America Begins Counting AI in Hours
AI Governance Henry Quentir AI Governance Henry Quentir

America Begins Counting AI in Hours

A new federal measurement question

On 10 July 2026, the U.S. Bureau of Labor Statistics opened public comment on proposed artificial-intelligence questions for the American Time Use Survey. The notice is modest: a Paperwork Reduction Act consultation, open through 8 September, on a new information collection. Its importance lies in the object being measured. The survey may begin recording how AI enters paid work and daily life, bringing AI labor measurement into a national time diary that policymakers, economists and researchers already use to study work, care, leisure and inequality.

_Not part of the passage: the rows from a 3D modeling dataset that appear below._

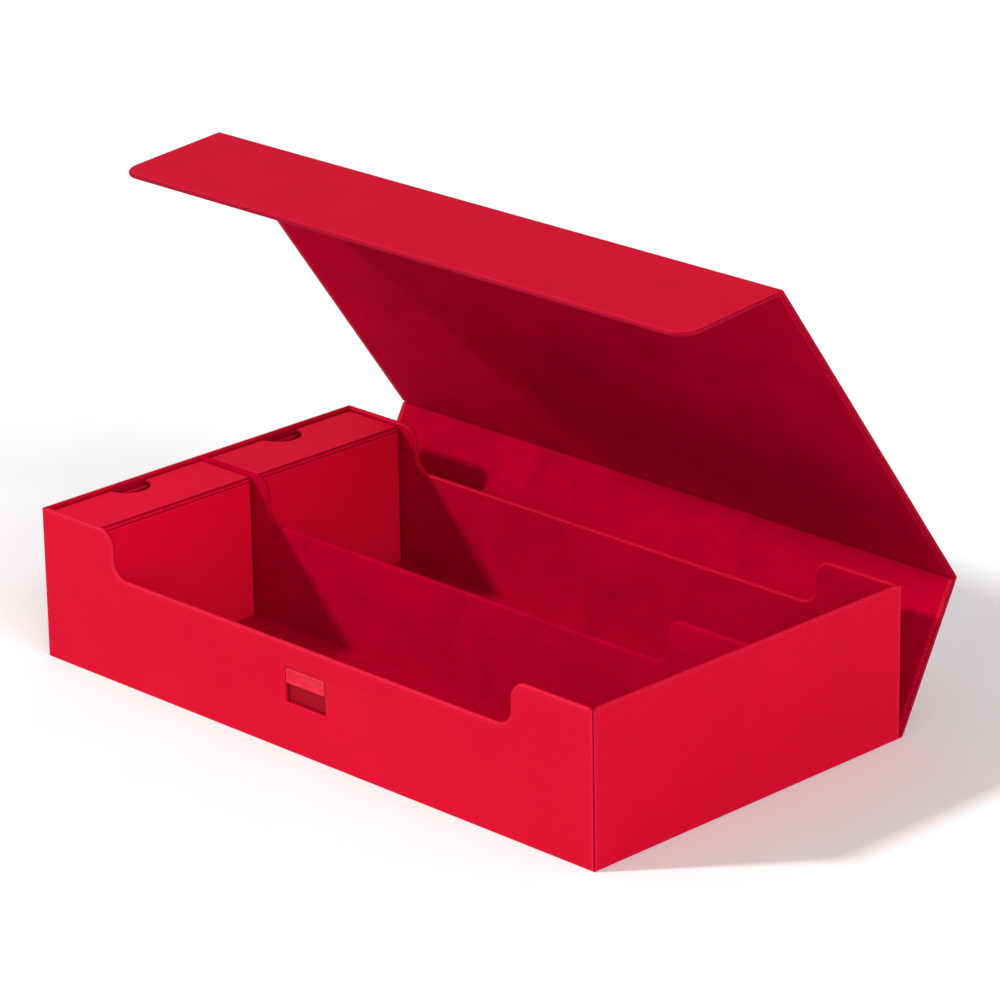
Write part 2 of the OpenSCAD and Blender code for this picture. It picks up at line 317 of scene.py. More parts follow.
def make_leatherette(name, deep, main, rub_and_painted_light, pebble=0.75):
    """Soft polyurethane leatherette: pebbles with darker valleys, and paler edges from rubbing that
    also carry a painted highlight.

    A value above 0 is an edge paler from rubbing, partly a painted highlight, and below 0 it is painted
    shade down in a seam or a groove."""
    finish, shader, place = new_finish(name, Specular_IOR_Level=0.045)
    pebbles = add_node(finish, "ShaderNodeTexVoronoi", {"Vector": place, "Scale": 1 / pebble},
                       feature="SMOOTH_F1").outputs["Distance"]
    pores = noise(finish, place, 0.22, 3.0, 0.6)
    creases = noise(finish, place, 2.6, 4.0, 0.62, 0.6)
    tone = noise(finish, place, 38, 3.0, 0.55)
    red = shades(finish, pebbles, (0.0, main), (0.66, main), (1.0, deep))
    red = overlay(finish, red, shades(finish, tone, (0.3, (0.93, 0.93, 0.93)), (0.7, (1, 1, 1))),
                  1.0, "MULTIPLY")
    red = overlay(finish, red, shades(finish, creases, (0.35, (0.95, 0.95, 0.95)), (0.6, (1, 1, 1))),
                  1.0, "MULTIPLY")
    wear_and_painted_light = add_node(finish, "ShaderNodeAttribute", attribute_name="wear_and_painted_light").outputs["Fac"]
    rubbed_and_highlight = add_node(finish, "ShaderNodeMath", {0: wear_and_painted_light, 1: between(finish, creases, 0.6, 1.25)},
                      operation="MULTIPLY", use_clamp=True).outputs[0]
    painted_sunk_shade = add_node(finish, "ShaderNodeMath", {0: wear_and_painted_light, 1: -1.0}, operation="MULTIPLY",
                    use_clamp=True).outputs[0]
    # Edges paler from rubbing, partly a painted highlight; painted shade in seams and grooves.
    red = overlay(finish, red, rub_and_painted_light, rubbed_and_highlight)
    red = overlay(finish, red, (0.6 * deep[0], 0.0, 1.5 * deep[2]), painted_sunk_shade)
    fill(finish, shader, Base_Color=red, Roughness=between(finish, pores, 0.5, 0.64),
         Normal=relief(finish, (creases, 0.035), (pebbles, -0.05), (pores, 0.018)))
    return finish


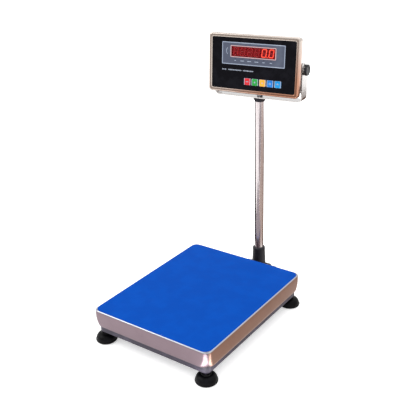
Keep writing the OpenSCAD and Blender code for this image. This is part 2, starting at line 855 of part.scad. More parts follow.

Why a time diary can change policy

AI adoption figures often count licenses, firms or self-reported use. Time-use data can reveal a different layer: where the technology changes minutes and hours, who gains them, which tasks absorb new checking work, and whether productivity claims survive contact with daily routines. Those distinctions affect labor policy, privacy, economic statistics and the credibility of claims made by employers and vendors.

Quentir’s reading

The proposal also creates a design test. A survey question can miss informal use, unpaid correction, hidden monitoring or the difference between assistance and substitution. This analysis places the BLS notice in the longer history of national time diaries and connects it with AI productivity governance. Good policy will depend on definitions that remain legible as tools, jobs and workplace practices change.